# Short task:
Identify the lines that contain the string "script", then copy each of them.

# Source data:

"""

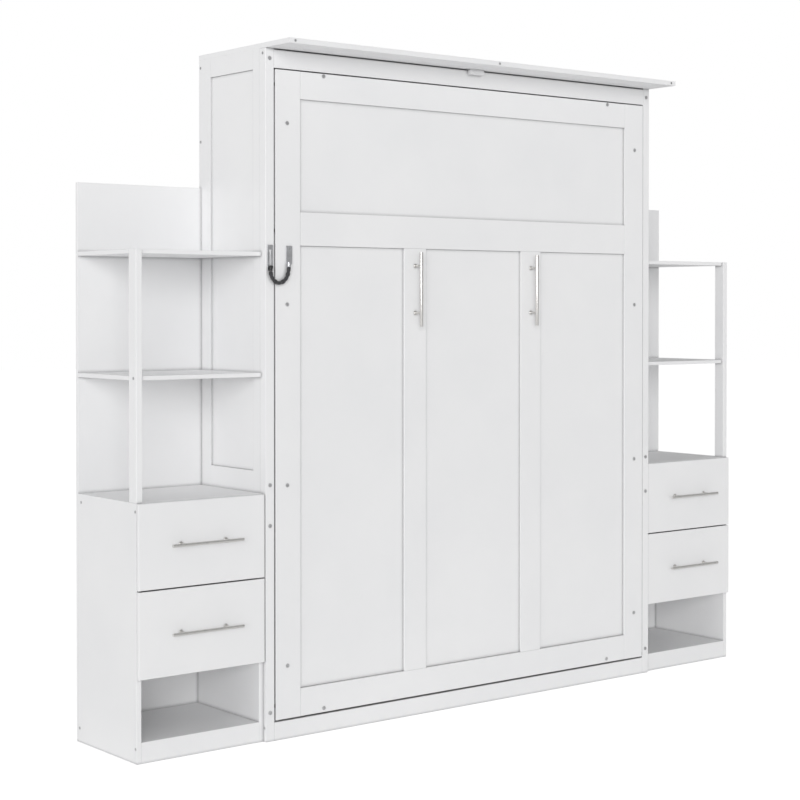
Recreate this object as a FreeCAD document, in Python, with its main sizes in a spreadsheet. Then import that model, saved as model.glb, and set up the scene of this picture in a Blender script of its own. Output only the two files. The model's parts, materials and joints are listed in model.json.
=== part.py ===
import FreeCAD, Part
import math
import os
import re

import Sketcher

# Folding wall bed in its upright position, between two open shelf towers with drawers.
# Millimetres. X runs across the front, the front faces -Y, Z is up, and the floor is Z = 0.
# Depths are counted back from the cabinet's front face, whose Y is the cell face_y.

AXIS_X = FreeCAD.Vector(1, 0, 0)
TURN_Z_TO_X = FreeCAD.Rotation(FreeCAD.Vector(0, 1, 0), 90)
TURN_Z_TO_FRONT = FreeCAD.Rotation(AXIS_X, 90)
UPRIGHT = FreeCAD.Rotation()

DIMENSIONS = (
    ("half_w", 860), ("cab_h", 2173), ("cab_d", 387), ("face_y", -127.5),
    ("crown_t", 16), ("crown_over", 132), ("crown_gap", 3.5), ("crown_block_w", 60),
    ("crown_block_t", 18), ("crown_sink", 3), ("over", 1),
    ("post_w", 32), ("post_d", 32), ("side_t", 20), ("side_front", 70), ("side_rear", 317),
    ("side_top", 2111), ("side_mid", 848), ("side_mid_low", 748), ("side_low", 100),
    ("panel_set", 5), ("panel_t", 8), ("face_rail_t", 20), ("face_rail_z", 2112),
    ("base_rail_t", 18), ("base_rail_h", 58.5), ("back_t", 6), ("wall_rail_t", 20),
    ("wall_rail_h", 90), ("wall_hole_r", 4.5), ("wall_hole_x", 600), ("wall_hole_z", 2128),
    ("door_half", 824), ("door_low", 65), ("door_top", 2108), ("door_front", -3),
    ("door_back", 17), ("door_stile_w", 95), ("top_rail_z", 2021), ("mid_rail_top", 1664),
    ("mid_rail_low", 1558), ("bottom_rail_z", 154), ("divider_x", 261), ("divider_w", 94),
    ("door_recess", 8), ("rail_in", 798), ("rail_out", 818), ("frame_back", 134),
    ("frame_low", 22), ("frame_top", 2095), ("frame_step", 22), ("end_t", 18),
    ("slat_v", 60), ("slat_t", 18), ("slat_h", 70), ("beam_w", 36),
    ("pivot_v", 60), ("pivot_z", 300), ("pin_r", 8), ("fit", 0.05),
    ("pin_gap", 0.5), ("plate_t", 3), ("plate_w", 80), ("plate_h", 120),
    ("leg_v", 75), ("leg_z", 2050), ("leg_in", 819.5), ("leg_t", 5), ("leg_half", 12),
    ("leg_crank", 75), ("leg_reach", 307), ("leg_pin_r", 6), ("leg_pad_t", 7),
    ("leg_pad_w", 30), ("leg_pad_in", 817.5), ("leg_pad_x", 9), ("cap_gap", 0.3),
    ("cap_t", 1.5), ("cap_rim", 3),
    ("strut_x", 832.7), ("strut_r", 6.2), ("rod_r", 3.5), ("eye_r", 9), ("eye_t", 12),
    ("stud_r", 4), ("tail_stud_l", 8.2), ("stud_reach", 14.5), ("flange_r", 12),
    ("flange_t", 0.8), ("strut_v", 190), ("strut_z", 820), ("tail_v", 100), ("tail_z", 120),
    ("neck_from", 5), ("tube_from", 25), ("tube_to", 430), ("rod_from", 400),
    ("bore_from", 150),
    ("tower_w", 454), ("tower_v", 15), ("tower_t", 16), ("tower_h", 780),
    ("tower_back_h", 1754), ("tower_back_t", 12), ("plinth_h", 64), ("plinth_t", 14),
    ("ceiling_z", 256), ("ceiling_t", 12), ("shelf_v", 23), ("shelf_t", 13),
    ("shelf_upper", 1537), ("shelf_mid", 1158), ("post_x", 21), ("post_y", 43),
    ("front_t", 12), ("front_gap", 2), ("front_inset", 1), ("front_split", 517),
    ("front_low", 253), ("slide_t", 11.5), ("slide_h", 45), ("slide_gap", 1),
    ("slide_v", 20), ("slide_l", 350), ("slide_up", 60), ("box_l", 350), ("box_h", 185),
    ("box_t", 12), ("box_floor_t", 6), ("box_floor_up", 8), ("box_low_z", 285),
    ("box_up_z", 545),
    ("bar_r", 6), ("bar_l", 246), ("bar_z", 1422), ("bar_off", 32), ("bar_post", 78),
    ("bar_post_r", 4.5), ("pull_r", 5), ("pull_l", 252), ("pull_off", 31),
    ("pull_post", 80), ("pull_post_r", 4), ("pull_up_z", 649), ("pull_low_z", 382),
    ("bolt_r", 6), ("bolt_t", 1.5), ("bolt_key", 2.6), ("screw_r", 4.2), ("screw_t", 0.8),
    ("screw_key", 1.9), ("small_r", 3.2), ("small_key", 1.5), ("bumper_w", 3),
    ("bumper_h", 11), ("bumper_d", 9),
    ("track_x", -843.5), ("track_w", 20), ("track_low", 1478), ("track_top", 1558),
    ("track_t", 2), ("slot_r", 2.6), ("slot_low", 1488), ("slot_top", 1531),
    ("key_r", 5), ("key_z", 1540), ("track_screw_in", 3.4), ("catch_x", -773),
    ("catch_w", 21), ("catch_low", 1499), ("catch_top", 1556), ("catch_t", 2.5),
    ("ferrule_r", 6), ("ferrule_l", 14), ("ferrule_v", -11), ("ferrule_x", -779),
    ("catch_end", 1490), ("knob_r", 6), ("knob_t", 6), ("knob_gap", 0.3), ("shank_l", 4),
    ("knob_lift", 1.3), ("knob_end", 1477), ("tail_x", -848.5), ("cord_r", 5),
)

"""
"""

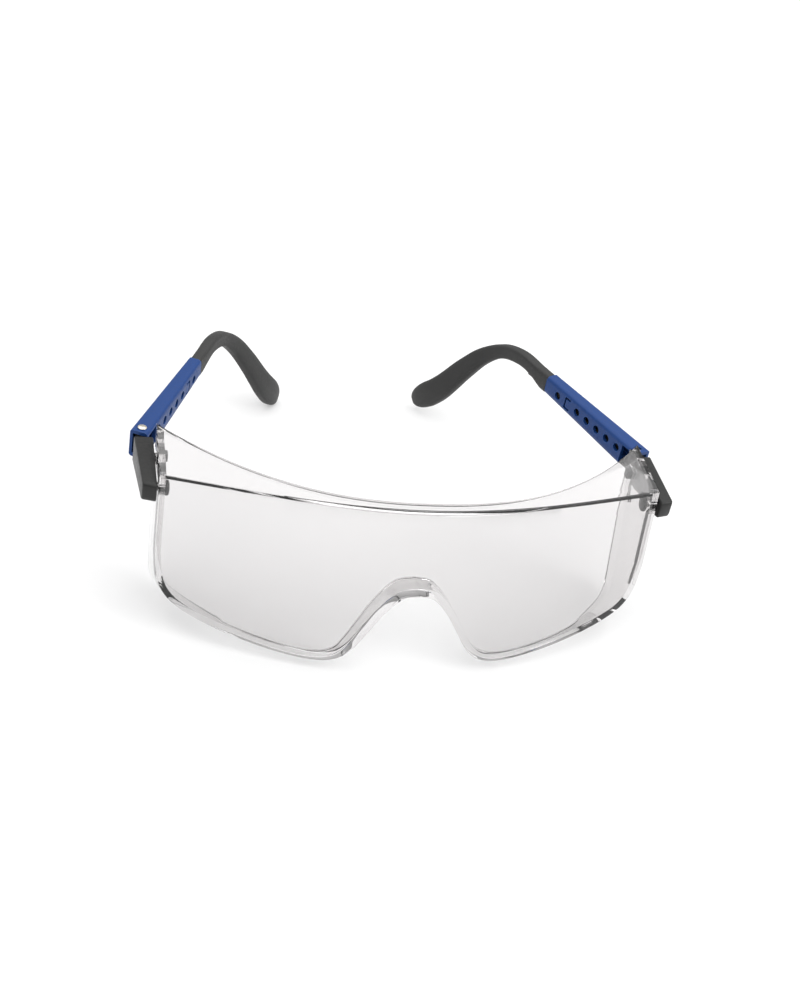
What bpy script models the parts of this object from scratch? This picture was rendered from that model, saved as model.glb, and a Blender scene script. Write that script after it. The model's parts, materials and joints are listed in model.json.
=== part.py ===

"""

# Exercise output:
Recreate this object as a FreeCAD document, in Python, with its main sizes in a spreadsheet. Then import that model, saved as model.glb, and set up the scene of this picture in a Blender script of its own. Output only the two files. The model's parts, materials and joints are listed in model.json.
What bpy script models the parts of this object from scratch? This picture was rendered from that model, saved as model.glb, and a Blender scene script. Write that script after it. The model's parts, materials and joints are listed in model.json.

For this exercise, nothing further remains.